Les hauts magistrats de la Cour suprême ayant donné le la, leurs collègues de Dakar leur ont emboîté le pas. Mais eux, c’est à l’unanimité qu’ils ont rejeté le projet de loi organique. Et comme pour répondre au ministre de la Justice qui avait manifesté sa volonté d’entamer des discussions sur le projet de loi contesté avec l’Ums, le ressort de Dakar a été catégorique : les juges et procureurs de la capitale exigent le retrait pur et simple du texte de loi «dans son intégralité». Pour eux, il n’y a rien à négocier, rien à amender, rien à conserver dans ce projet de loi. Les autres régions devraient bientôt suivre celle de Dakar et le Comité de juridiction de la Cour suprême dans cette rébellion qui sonne également comme une manifestation de l’indocilité de la plupart des magistrats vis-à-vis du pouvoir exécutif.
Ce qu’il y a de plus écœurant et révoltant dans ce projet de loi, c’est qu’il décide que tous les 517 magistrats que compte le Sénégal devront, conformément à la loi, partir à la retraite à 65 ans, sauf deux d’entre eux. Et ces deux-là n’ont qu’un seul mérite : celui d’être dans les bonnes grâces du chef de l’Etat qui peut leur faire confiance les yeux fermés. Certes, dès la levée des boucliers, les autorités ont envisagé d’étendre la mesure aux cinq Cours d’appel que compte le Sénégal. Mais cela n’a fait qu’accentuer le courroux des magistrats. Non seulement, ces derniers n’ignorent pas que c’est pour mieux noyer le poisson puisque le but visé restera le même, à savoir maintenir l’homme lige du pouvoir exécutif à la tête de la Cour suprême jusqu’à la fin du présent mandat présidentiel, mais cette mesure est également la preuve supplémentaire de la volonté des autorités de créer au sein de la grande famille de la magistrature une «caste d’obligés» de l’Exécutif. Il s’y ajoute qu’une telle mesure créera en l’approfondissant cette rupture d’égalité entre les magistrats que craignent tous ces juges et procureurs.

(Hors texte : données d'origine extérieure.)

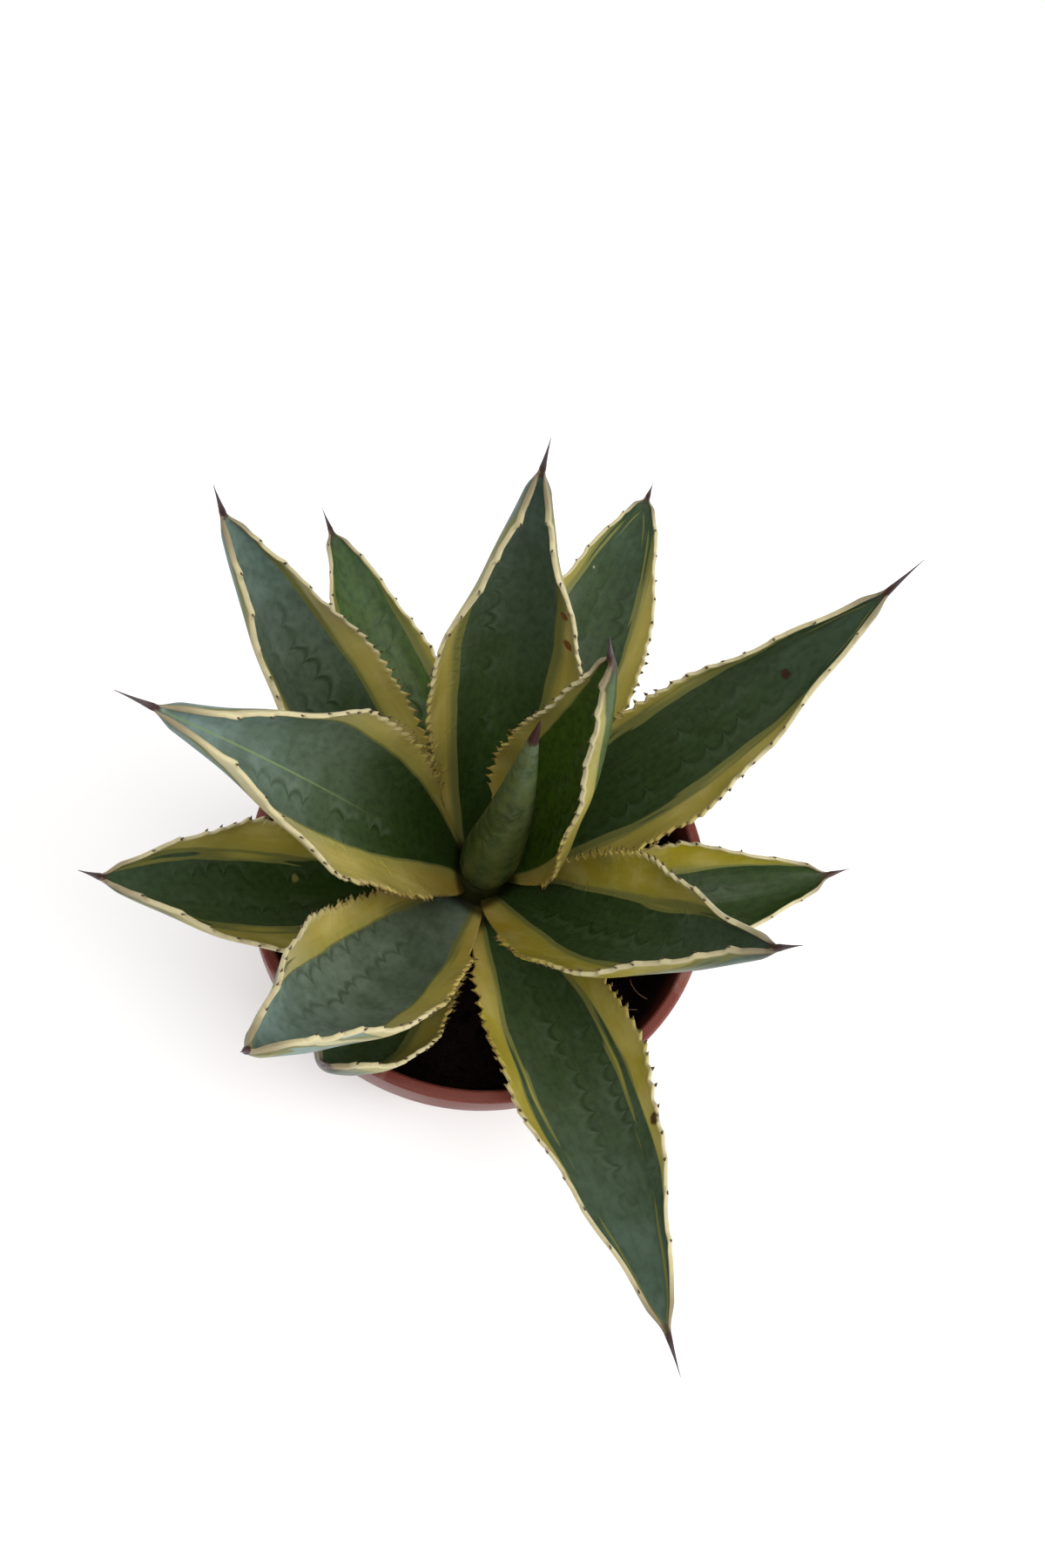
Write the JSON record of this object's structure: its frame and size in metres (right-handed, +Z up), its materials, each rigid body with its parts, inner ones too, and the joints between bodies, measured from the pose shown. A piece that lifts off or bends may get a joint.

Le retrait d’un tel projet de loi honni serait tout bénéfice pour le maintien de l’équilibre des pouvoirs entre l’exécutif et le judiciaire, fondé sur des relations de confiance mutuelle. Alors que sa conservation ne ferait que les détériorer au point d’installer un climat de défiance préjudiciable à la stabilité du pays.
En disant niet au projet de loi Badio Camara, les magistrats ne remettent pas en cause l’autorité ni de l’Etat ni de son chef. Ils s’insurgent plutôt contre les magouilles qui ont été à l’origine de ce texte taillé sur mesure pour le Premier président Mamadou Badio Camara et le procureur général près la Cour suprême, Cheikh Tidiane Coulibaly. Que le ministre de la Justice, Garde des Sceaux ait pu apporter son onction à un tel tripatouillage au point de le présenter en Conseil des ministres n’étonne personne dans le milieu de la justice. Encore moins, qu’il cherche à élargir la mesure aux Cours d’appel qui sont au nombre de cinq. Ce faisant, la mesure qui n’en serait que plus inique, ne devrait bénéficier en tout qu’à douze magistrats (les dix présidents et procureurs généraux des juridictions d’appel s’ajoutant aux deux de la Cour suprême). Face à un tel manque de respect et d’égard, il y a de quoi entrer en rébellion contre un projet de loi aussi néfaste pour la justice, aussi bien pour son équilibre que pour sa crédibilité.